• [DIRECTIVE]
Of the lines listed below, return exactly those that run from the line containing "obj.parent = empty" through the line containing "self.tree.nodes.clear()", both included.

• [SUPPLIED INFORMATION]
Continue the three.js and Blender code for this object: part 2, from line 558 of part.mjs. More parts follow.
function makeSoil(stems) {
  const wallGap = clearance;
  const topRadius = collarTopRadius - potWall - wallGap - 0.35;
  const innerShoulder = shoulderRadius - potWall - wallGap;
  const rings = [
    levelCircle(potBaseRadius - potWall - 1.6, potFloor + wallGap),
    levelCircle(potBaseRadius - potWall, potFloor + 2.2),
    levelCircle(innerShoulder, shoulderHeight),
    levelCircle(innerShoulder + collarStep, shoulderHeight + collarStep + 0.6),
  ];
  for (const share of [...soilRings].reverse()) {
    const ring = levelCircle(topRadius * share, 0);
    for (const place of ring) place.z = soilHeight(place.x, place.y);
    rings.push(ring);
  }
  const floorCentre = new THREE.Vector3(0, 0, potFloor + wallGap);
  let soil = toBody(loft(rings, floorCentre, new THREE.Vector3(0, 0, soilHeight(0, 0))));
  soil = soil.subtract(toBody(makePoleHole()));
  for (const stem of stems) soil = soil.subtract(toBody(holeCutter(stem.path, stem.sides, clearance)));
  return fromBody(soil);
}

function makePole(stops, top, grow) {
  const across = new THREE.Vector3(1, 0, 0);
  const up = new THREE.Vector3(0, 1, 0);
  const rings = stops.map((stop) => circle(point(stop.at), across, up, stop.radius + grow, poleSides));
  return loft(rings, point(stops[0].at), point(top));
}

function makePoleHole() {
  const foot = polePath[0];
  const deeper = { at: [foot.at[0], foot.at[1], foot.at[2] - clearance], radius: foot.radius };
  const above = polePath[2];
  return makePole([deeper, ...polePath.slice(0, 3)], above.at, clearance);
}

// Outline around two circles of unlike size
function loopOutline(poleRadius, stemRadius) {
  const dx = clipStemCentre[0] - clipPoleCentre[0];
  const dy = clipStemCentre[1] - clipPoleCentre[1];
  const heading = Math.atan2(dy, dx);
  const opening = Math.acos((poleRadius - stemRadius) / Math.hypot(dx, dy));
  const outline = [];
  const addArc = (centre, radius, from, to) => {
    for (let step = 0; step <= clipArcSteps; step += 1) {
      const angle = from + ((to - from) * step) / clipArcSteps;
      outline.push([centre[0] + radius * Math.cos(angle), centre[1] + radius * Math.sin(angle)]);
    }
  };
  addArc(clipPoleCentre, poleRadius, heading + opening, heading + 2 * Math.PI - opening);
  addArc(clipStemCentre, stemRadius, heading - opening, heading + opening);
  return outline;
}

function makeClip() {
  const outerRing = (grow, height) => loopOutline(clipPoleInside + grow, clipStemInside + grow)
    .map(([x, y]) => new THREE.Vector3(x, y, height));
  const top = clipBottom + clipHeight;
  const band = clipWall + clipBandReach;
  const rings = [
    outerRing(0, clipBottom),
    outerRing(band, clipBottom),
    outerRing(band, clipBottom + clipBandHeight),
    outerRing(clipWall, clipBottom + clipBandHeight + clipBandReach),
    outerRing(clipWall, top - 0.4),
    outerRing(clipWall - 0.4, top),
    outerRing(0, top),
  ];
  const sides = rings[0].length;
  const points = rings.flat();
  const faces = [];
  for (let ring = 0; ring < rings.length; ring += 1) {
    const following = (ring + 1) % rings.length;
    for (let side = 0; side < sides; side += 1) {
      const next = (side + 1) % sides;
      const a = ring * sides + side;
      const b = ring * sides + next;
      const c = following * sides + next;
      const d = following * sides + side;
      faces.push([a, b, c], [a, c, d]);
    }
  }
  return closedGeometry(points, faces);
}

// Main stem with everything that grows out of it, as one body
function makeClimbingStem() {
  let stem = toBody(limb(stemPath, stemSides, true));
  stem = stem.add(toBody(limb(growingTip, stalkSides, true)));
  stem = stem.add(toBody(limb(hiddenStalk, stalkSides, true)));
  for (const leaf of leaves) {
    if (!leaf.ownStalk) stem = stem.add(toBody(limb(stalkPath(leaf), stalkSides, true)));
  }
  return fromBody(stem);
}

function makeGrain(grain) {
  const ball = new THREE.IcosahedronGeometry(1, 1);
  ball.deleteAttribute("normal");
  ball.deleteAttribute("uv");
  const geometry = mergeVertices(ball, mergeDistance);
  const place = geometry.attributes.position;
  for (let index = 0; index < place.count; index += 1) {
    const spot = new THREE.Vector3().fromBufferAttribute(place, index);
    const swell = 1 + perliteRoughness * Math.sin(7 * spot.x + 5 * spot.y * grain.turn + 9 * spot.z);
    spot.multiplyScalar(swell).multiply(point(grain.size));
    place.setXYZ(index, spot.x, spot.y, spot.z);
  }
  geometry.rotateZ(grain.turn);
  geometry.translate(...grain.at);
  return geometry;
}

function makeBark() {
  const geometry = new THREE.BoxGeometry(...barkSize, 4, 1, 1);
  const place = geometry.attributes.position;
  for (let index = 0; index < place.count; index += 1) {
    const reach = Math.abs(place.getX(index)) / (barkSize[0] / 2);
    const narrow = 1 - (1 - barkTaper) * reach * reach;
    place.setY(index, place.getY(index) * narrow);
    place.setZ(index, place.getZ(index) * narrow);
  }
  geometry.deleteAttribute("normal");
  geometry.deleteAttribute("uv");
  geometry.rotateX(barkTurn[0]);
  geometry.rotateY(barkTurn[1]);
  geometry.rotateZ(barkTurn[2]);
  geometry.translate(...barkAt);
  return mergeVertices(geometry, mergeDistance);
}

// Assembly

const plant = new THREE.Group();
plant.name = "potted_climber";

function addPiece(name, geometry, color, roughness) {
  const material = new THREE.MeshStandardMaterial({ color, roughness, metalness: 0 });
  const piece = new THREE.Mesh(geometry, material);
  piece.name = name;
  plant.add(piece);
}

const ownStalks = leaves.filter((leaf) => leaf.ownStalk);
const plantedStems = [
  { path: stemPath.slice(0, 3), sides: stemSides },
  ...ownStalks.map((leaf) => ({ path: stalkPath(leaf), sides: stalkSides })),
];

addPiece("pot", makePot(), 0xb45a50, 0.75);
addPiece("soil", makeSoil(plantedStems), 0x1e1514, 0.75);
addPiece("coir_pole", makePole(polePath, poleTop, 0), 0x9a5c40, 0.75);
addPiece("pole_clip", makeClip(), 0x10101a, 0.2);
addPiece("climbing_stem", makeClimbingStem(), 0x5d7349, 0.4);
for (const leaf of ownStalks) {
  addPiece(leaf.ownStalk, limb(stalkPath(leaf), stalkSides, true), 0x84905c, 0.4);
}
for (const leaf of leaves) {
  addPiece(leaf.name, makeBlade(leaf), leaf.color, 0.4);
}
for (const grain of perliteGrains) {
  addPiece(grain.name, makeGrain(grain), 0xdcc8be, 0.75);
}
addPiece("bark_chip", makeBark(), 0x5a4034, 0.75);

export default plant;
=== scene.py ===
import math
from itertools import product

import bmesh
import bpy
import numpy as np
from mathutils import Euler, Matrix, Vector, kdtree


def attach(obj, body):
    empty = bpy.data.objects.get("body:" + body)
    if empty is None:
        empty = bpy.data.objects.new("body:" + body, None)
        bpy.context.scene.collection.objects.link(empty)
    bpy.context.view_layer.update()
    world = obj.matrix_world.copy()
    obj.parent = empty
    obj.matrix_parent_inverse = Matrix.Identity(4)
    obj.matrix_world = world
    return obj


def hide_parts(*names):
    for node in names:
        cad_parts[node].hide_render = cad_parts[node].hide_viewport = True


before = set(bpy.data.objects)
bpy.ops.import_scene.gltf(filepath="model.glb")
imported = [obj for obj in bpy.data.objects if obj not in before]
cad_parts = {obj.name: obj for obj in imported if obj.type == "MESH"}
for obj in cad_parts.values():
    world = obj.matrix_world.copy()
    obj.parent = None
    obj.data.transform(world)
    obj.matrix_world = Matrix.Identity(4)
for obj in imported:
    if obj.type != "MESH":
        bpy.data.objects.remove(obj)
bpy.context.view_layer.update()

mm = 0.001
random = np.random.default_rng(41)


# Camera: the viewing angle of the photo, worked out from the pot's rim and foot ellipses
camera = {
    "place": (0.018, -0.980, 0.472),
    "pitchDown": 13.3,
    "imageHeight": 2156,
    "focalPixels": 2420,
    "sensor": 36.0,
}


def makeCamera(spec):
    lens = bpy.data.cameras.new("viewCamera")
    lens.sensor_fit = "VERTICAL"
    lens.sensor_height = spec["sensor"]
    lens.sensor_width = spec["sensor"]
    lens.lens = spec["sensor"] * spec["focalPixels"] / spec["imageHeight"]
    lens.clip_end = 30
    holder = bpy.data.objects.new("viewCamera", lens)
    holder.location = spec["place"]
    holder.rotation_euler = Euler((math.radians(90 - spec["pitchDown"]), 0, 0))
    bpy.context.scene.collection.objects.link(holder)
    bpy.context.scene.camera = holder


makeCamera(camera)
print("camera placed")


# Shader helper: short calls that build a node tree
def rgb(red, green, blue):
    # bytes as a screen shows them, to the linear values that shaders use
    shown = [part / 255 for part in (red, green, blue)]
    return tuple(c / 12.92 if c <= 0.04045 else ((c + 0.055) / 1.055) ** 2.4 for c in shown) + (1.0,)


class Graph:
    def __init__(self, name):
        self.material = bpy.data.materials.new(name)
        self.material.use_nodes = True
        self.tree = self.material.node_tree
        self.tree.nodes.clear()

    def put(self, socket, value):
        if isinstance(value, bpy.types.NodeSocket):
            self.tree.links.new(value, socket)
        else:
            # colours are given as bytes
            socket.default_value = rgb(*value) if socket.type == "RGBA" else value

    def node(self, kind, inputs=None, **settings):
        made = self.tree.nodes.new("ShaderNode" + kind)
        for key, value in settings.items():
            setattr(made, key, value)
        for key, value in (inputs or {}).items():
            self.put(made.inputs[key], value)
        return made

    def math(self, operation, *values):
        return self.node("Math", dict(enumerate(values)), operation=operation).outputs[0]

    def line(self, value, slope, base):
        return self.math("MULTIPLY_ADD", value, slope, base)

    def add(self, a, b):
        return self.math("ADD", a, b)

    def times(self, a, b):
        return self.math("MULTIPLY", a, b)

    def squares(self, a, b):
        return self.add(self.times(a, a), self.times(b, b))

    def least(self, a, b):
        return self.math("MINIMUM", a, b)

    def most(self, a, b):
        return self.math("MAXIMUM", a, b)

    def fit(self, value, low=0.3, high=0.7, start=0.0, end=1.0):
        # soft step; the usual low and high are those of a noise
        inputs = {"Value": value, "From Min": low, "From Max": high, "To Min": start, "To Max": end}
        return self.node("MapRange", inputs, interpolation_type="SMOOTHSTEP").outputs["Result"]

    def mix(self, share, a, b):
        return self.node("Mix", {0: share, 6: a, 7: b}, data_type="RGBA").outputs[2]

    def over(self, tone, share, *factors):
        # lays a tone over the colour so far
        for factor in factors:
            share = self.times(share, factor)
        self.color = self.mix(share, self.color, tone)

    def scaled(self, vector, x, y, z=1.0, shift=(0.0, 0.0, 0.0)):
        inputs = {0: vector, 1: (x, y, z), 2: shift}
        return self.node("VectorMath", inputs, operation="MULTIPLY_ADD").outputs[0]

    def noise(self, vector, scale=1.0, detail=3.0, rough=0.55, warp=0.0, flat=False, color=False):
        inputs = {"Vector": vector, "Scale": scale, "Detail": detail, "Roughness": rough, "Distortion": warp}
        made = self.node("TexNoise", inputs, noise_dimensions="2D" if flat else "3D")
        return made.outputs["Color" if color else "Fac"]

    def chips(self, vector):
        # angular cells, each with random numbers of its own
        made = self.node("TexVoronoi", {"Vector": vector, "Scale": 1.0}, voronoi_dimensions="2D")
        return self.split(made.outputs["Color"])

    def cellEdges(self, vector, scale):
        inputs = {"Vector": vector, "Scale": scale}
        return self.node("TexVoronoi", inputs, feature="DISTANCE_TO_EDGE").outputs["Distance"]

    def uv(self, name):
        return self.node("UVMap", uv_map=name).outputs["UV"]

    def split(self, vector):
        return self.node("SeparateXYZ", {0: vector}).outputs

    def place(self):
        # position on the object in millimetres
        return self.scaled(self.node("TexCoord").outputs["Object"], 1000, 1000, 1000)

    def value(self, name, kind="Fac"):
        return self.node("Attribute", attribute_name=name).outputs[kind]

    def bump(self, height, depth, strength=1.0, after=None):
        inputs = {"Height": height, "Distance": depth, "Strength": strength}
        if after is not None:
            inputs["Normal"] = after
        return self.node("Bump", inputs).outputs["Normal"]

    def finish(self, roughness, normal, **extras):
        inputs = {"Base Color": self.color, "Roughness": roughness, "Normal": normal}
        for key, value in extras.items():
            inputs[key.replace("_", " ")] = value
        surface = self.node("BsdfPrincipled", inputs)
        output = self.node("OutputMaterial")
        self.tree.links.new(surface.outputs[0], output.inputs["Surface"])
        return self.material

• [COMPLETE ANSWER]
    obj.parent = empty
    obj.matrix_parent_inverse = Matrix.Identity(4)
    obj.matrix_world = world
    return obj


def hide_parts(*names):
    for node in names:
        cad_parts[node].hide_render = cad_parts[node].hide_viewport = True


before = set(bpy.data.objects)
bpy.ops.import_scene.gltf(filepath="model.glb")
imported = [obj for obj in bpy.data.objects if obj not in before]
cad_parts = {obj.name: obj for obj in imported if obj.type == "MESH"}
for obj in cad_parts.values():
    world = obj.matrix_world.copy()
    obj.parent = None
    obj.data.transform(world)
    obj.matrix_world = Matrix.Identity(4)
for obj in imported:
    if obj.type != "MESH":
        bpy.data.objects.remove(obj)
bpy.context.view_layer.update()

mm = 0.001
random = np.random.default_rng(41)


# Camera: the viewing angle of the photo, worked out from the pot's rim and foot ellipses
camera = {
    "place": (0.018, -0.980, 0.472),
    "pitchDown": 13.3,
    "imageHeight": 2156,
    "focalPixels": 2420,
    "sensor": 36.0,
}


def makeCamera(spec):
    lens = bpy.data.cameras.new("viewCamera")
    lens.sensor_fit = "VERTICAL"
    lens.sensor_height = spec["sensor"]
    lens.sensor_width = spec["sensor"]
    lens.lens = spec["sensor"] * spec["focalPixels"] / spec["imageHeight"]
    lens.clip_end = 30
    holder = bpy.data.objects.new("viewCamera", lens)
    holder.location = spec["place"]
    holder.rotation_euler = Euler((math.radians(90 - spec["pitchDown"]), 0, 0))
    bpy.context.scene.collection.objects.link(holder)
    bpy.context.scene.camera = holder


makeCamera(camera)
print("camera placed")


# Shader helper: short calls that build a node tree
def rgb(red, green, blue):
    # bytes as a screen shows them, to the linear values that shaders use
    shown = [part / 255 for part in (red, green, blue)]
    return tuple(c / 12.92 if c <= 0.04045 else ((c + 0.055) / 1.055) ** 2.4 for c in shown) + (1.0,)


class Graph:
    def __init__(self, name):
        self.material = bpy.data.materials.new(name)
        self.material.use_nodes = True
        self.tree = self.material.node_tree
        self.tree.nodes.clear()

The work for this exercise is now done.